Give back, exactly as it appears, the run of lines opening with the one containing "obj.parent = rigid_bodies[body]" and closing with the one containing "hex_colour: six hex". Nothing outside that run should appear.

■ Supplied information
▼

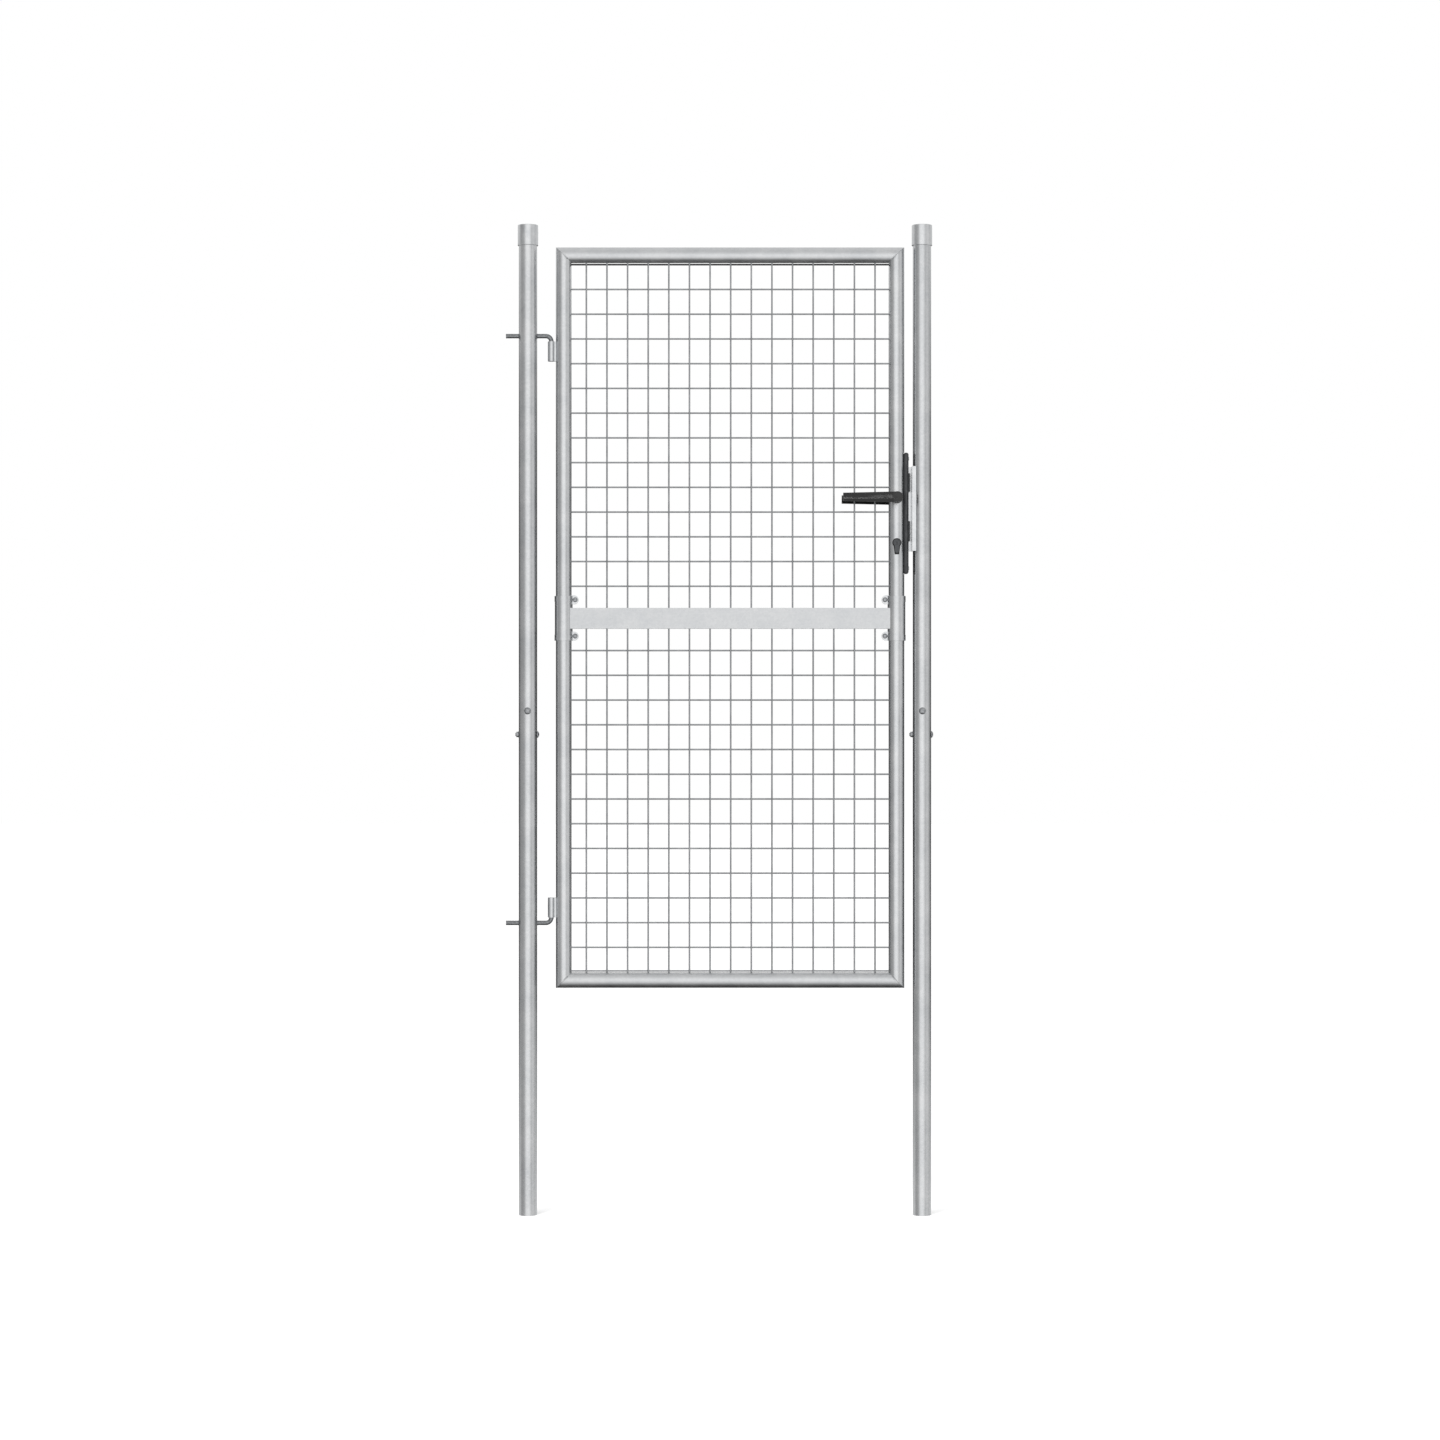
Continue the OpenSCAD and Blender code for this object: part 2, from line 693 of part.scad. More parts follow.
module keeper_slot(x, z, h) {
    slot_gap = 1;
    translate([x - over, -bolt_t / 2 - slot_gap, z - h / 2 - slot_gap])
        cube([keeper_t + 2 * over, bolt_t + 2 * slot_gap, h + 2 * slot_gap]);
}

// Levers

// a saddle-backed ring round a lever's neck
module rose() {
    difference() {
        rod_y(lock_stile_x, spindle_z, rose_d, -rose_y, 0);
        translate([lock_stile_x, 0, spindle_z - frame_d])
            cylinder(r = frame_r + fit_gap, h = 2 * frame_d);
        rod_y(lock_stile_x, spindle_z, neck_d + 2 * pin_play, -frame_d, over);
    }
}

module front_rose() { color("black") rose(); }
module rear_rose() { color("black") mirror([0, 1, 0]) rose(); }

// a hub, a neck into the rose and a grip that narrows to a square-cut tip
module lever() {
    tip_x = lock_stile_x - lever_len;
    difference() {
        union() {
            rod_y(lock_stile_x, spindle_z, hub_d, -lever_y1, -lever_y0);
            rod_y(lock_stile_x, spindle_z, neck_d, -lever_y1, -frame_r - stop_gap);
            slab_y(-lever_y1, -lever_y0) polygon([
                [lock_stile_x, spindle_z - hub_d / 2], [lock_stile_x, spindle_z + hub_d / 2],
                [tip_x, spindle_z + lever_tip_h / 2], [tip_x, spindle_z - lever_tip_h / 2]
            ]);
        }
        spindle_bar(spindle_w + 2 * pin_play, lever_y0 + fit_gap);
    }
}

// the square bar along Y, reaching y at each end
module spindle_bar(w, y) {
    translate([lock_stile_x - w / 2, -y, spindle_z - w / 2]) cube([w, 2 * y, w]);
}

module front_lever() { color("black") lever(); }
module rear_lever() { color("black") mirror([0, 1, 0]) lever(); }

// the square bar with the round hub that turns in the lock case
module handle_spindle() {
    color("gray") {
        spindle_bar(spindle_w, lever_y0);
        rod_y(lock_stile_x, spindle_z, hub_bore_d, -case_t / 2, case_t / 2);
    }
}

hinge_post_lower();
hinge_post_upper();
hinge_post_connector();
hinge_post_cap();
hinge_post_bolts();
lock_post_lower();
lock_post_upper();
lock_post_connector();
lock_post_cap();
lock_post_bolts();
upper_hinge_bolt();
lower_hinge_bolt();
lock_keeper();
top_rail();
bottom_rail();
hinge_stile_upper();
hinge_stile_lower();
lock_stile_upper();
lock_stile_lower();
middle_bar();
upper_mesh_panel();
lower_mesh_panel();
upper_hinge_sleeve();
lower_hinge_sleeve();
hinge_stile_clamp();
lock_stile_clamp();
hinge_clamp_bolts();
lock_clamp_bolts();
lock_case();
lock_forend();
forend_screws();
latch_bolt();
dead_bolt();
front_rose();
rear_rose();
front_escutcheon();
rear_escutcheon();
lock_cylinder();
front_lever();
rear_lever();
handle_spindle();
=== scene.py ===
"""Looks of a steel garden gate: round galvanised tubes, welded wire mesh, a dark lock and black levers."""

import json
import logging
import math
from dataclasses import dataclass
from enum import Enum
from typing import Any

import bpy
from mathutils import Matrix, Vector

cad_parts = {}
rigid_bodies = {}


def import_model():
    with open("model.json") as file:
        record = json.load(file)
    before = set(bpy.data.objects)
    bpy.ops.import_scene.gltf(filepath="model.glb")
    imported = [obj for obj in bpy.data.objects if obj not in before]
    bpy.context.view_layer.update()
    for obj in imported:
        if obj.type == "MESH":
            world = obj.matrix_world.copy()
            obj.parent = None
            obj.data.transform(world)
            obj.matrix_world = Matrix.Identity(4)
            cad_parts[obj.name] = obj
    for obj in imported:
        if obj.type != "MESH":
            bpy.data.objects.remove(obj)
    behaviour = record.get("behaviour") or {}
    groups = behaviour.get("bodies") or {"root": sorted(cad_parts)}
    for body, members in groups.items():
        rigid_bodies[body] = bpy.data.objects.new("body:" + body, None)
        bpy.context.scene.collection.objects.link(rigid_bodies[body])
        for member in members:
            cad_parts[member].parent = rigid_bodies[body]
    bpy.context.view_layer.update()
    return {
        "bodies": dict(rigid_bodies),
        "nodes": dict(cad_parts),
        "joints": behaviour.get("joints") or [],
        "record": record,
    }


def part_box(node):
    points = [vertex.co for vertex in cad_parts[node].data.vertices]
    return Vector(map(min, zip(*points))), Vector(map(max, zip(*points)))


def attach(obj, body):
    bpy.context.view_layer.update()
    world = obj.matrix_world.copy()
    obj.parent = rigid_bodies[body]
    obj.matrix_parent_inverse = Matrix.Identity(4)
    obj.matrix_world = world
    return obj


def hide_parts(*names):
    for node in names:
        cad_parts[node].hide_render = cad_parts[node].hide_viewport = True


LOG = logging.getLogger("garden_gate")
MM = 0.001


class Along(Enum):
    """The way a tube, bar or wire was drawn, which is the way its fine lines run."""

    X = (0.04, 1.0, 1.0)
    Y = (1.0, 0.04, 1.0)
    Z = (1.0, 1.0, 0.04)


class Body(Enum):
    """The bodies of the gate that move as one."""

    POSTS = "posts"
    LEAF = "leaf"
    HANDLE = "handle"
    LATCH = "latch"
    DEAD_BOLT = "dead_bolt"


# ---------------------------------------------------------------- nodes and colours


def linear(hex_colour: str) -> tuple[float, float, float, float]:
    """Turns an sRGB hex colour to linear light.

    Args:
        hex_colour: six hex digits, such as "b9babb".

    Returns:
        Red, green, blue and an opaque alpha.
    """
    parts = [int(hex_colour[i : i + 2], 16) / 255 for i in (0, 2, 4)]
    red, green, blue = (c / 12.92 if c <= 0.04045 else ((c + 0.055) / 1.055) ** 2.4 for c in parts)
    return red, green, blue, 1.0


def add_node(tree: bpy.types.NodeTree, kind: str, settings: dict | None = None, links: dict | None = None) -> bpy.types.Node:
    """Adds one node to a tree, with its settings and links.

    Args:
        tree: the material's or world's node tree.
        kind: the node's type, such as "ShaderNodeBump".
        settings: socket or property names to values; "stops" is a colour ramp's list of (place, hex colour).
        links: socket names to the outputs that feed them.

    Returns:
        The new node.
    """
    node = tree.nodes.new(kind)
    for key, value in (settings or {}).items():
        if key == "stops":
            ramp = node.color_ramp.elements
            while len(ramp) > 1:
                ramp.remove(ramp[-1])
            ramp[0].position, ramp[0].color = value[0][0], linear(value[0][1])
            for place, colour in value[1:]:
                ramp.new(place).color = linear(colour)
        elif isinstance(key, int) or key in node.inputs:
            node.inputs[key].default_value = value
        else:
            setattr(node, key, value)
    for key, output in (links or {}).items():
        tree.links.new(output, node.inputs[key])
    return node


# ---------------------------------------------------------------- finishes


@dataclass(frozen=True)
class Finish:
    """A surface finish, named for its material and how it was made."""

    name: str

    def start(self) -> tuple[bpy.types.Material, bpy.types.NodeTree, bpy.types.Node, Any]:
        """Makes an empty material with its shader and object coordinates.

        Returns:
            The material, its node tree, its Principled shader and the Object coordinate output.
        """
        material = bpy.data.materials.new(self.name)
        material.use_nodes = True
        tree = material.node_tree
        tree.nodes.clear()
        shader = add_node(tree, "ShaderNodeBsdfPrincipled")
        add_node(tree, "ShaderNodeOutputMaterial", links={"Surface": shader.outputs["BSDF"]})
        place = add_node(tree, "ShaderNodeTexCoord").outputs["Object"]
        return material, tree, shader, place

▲

■ Reply to the task
    obj.parent = rigid_bodies[body]
    obj.matrix_parent_inverse = Matrix.Identity(4)
    obj.matrix_world = world
    return obj


def hide_parts(*names):
    for node in names:
        cad_parts[node].hide_render = cad_parts[node].hide_viewport = True


LOG = logging.getLogger("garden_gate")
MM = 0.001


class Along(Enum):
    """The way a tube, bar or wire was drawn, which is the way its fine lines run."""

    X = (0.04, 1.0, 1.0)
    Y = (1.0, 0.04, 1.0)
    Z = (1.0, 1.0, 0.04)


class Body(Enum):
    """The bodies of the gate that move as one."""

    POSTS = "posts"
    LEAF = "leaf"
    HANDLE = "handle"
    LATCH = "latch"
    DEAD_BOLT = "dead_bolt"


# ---------------------------------------------------------------- nodes and colours


def linear(hex_colour: str) -> tuple[float, float, float, float]:
    """Turns an sRGB hex colour to linear light.

    Args:
        hex_colour: six hex digits, such as "b9babb".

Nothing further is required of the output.